Читать «А рассказать тебе сказку?..» онлайн - страница 30

Владимир Ильич Порудоминский

Афанасьев не любит эти уроки, хотя относился к ним серьезно, составил далее для пансионеров записки по русской истории. Но озорные юноши, заполняющие класс, кажутся ему скорее товарищами, чем учениками. Он охотно беседует с ними о том, что его самого занимает, делится мыслями, научными розысками, но взять тон строгого наставника, вдалбливать в головы ученикам определенные истины, вдалбливания которых требует господин Эннес, никак не может.

…Недавно Афанасьев встретил Сергея Боткина на Девичьем поле. Накануне по городу расклеены были афиши, что какие-то заезжие мосье и мадам поднимутся в небо на воздушном шаре. Народу собралась тьма, билеты все расхватаны, однако воздухоплаватели лететь испугались. Шар пустили без пассажиров. Зрители рассвирепели, стали кричать, свистеть, в сердцах разнесли ограду. Явилась полиция, начала хватать правых и виноватых. Афанасьев с трудом выбрался из толпы и тут увидел Боткина. Сергей стоял чуть в стороне и, щуря близорукие глаза, с интересом рассматривал происходящее. Афанасьев взял его под руку:

— Пойдемте, Боткин, а то еще схватят, чего доброго.

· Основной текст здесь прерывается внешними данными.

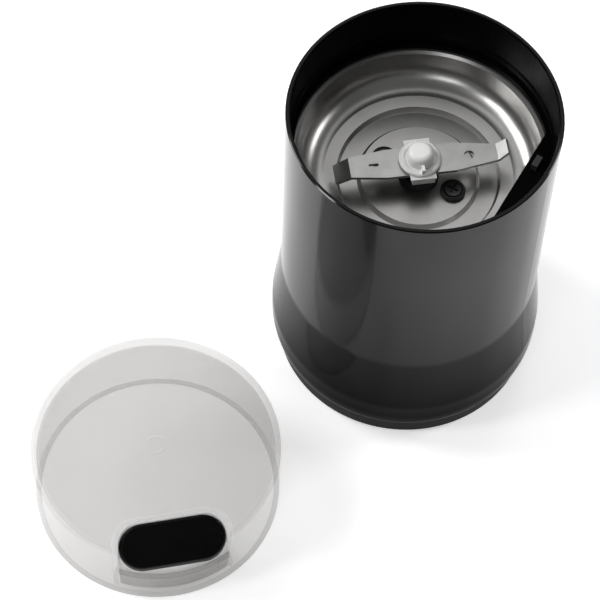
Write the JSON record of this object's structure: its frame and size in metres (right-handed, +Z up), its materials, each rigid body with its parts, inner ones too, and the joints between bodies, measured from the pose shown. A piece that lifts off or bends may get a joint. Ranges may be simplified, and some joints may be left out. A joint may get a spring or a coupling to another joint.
{
  "type": "electric spice grinder",
  "caption": "Glossy black electric spice grinder with a steel bowl, a turning blade and a lid switch, its clear lid with a black press button standing beside it.",
  "frame": {"origin": "on the grinder's axis at the floor", "axes": "+Z up along the blade axis, +Y toward the cord inlet at the back, -Y toward the viewer of the picture"},
  "size_m": [0.167, 0.1546, 0.1289],
  "materials": {
    "gloss_black": "gloss",
    "bowl_steel": "satin",
    "zinc_steel": "satin",
    "cast_aluminium": "satin",
    "core_steel": "matte",
    "copper_wire": "satin",
    "copper_bars": "satin",
    "sintered_bronze": "satin",
    "black_rubber": "matte",
    "black_plastic": "matte",
    "white_plastic": "gloss",
    "grey_plastic": "satin",
    "dark_grey_plastic": "satin",
    "clear_plastic": "gloss",
    "carbon": "matte"
  },
  "bodies": {
    "body": {"housing_shell": "gloss_black", "grinding_bowl": "bowl_steel", "bowl_gasket": "black_rubber", "bowl_screws": "zinc_steel", "screw_grommets": "black_rubber", "shaft_seal": "black_rubber", "upper_motor_bracket": "cast_aluminium", "upper_bearing": "sintered_bronze", "bracket_screws": "zinc_steel", "stator_core": "core_steel", "field_coils": "copper_wire", "lower_motor_bracket": "cast_aluminium", "lower_bearing": "sintered_bronze", "brush_holders": "black_plastic", "carbon_brushes": "carbon", "brush_springs": "zinc_steel", "motor_bolts": "zinc_steel", "motor_damper": "black_rubber", "base_cover": "dark_grey_plastic", "base_screws": "zinc_steel", "rubber_feet": "black_rubber", "cord_gland": "black_rubber", "terminal_block": "white_plastic", "switch_bracket": "zinc_steel", "switch_screws": "zinc_steel", "microswitch": "black_plastic", "switch_terminals": "copper_bars", "plunger_spring": "zinc_steel"},
    "rotor": {"motor_shaft": "zinc_steel", "armature_core": "core_steel", "armature_windings": "copper_wire", "commutator": "copper_bars", "cooling_fan": "grey_plastic", "thrust_washers": "white_plastic", "retaining_clip": "zinc_steel", "grinding_blade": "bowl_steel", "blade_cap": "white_plastic"},
    "interlock": {"interlock_plunger": "black_plastic"},
    "lid": {"lid_shell": "clear_plastic", "lid_retainer": "grey_plastic", "button_springs": "zinc_steel"},
    "lid_button": {"button_pad": "black_plastic", "button_slider": "grey_plastic"}
  },
  "joints": [
    {"name": "blade_spin", "type": "hinge", "parent": "body", "child": "rotor", "pos_m": [0, 0, 0], "axis": [0, 0, 1], "continuous": true},
    {"name": "interlock_press", "type": "slide", "parent": "body", "child": "interlock", "axis": [0, 0, -1], "range_m": [0, 0.0024], "stiffness_N_per_m": 300, "springref_m": -0.004, "deforming": ["plunger_spring"]},
    {"name": "lid_lift", "type": "slide", "parent": "body", "child": "lid", "axis": [0, 0, 1], "range_m": [0, 0.12]},
    {"name": "lid_button_press", "type": "slide", "parent": "lid", "child": "lid_button", "axis": [0, 0, -1], "range_m": [0, 0.0024], "stiffness_N_per_m": 500, "springref_m": -0.004, "deforming": ["button_springs"]}
  ]
}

Он знал Сергея ближе, чем других учеников: в доме его брата, Василия Петровича Боткина, Афанасьев был частым гостем.

— Жаль, что не полетели, — сказал Боткин. — Должно быть, ветер сильный, оттого.

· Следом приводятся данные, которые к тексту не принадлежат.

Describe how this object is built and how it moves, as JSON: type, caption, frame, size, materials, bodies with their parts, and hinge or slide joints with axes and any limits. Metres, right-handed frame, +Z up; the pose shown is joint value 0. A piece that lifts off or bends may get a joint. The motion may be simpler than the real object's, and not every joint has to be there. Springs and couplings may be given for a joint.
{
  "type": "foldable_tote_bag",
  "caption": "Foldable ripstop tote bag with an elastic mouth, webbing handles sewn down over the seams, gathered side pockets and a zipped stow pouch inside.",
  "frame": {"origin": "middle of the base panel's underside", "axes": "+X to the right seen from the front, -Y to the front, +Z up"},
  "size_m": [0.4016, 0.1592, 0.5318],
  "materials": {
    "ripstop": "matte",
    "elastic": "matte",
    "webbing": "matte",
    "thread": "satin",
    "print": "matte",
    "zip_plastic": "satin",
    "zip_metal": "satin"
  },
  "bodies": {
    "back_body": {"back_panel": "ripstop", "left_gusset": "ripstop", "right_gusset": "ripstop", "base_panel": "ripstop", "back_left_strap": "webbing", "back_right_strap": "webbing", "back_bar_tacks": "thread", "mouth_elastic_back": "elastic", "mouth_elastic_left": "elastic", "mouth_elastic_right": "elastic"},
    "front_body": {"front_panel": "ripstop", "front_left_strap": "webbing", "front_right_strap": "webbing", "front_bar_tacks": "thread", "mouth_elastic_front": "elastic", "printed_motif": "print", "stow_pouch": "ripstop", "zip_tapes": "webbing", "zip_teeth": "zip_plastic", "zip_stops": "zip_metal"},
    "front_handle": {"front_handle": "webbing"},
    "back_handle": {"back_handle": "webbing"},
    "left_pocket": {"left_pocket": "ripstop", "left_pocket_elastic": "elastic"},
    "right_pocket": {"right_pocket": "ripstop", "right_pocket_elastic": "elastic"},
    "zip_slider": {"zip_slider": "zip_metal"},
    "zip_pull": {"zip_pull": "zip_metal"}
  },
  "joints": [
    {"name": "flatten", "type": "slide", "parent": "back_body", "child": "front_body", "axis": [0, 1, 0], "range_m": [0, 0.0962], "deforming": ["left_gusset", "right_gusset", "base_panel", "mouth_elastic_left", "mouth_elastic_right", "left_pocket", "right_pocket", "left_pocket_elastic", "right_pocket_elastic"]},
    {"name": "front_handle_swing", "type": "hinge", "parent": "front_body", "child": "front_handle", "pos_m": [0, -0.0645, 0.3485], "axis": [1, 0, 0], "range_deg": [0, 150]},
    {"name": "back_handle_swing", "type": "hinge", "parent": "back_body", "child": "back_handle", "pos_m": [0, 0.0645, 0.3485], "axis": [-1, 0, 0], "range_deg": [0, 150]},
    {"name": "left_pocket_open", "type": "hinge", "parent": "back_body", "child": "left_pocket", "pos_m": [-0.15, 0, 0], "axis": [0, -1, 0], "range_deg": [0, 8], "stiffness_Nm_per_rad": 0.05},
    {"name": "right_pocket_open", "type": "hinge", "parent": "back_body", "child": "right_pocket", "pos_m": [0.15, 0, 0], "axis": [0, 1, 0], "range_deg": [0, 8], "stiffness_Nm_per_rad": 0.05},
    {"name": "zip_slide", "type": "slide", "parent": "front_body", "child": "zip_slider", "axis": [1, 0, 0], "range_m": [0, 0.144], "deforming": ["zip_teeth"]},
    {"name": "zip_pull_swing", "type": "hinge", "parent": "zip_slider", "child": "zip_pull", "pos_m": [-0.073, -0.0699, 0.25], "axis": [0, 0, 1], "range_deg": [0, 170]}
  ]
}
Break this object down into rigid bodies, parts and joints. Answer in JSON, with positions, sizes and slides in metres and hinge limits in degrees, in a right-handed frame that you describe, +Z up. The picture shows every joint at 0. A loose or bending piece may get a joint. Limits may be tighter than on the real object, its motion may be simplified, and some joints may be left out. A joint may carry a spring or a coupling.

Пошли вместе. Афанасьев сдерживал шаг: Боткин ходил неторопливо.

— Если знать площадь города, нетрудно вычислить, на какую высоту надобно подняться на шаре, чтобы увидеть всю Москву, — снова сказал Боткин. И засмеялся: — Впрочем, при моей близорукости я с любой высоты увидел бы ее только теоретически.

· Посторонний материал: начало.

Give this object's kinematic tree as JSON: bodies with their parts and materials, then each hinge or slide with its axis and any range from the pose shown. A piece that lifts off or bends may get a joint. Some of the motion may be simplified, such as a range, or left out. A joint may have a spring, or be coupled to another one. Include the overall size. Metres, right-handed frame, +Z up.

— Увидеть в мыслях, теоретически, наверно, потрудней, чем глазами, — сказал Афанасьев. — Вот я, сидя за столом, летаю на сказочном ковре-самолете или в ступе с Бабою-Ягой пытаюсь в подробностях разглядеть минувшее, целые столетия.

— Эта поэзия не для меня. Я, чувствую влечение к точным наукам. История расплывчата, неопределенна, слишком зависит от того, кто говорит о ней. Ей противостоят упрямые истины математики.

— Я верю, что есть точные, как бы математические законы истории, — возразил Афанасьев. — Если вывести их из прошлого, возможным станет объяснить наше сегодня, предугадать наше завтра. Я, наверно, плохой учитель, не сумел вас захватить, зажечь.

— Вы тут ни при чем, Александр Николаевич, просто я математик прирожденный…

(Не знают оба, что на математический факультет Боткина из-за сокращения числа студентов не примут; суждено ему пойти на медицинский и прославить в будущем русскую врачебную науку.)

В тот день расставаться им не хотелось. Чтобы возместить ущерб за неувиденное воздушное путешествие, отправились в иноземный зверинец, раскинувший тут же неподалеку свои ярко размалеванные дощатые улочки. Видели обезьян, больших и маленьких, — они сидели нахохлившись, неподвижно, даже почесывались изредка. Шерсть у обезьян была в серых пролысинах; в больших печальных глазах тонкой свечкой сгорала короткая в неволе жизнь. Только одна мартышка уморительно кривлялась, под хохот толпы без передышки передразнивала тех, кто стоял перед ней. «Да ведь она не веселится — гневается», — вдруг понял Афанасьев, и сразу стало не смешно. Длинная очередь выстроилась перед жгуче-красной палаткой. Посреди палатки на возвышении стояла темно-коричневая человеческая голова.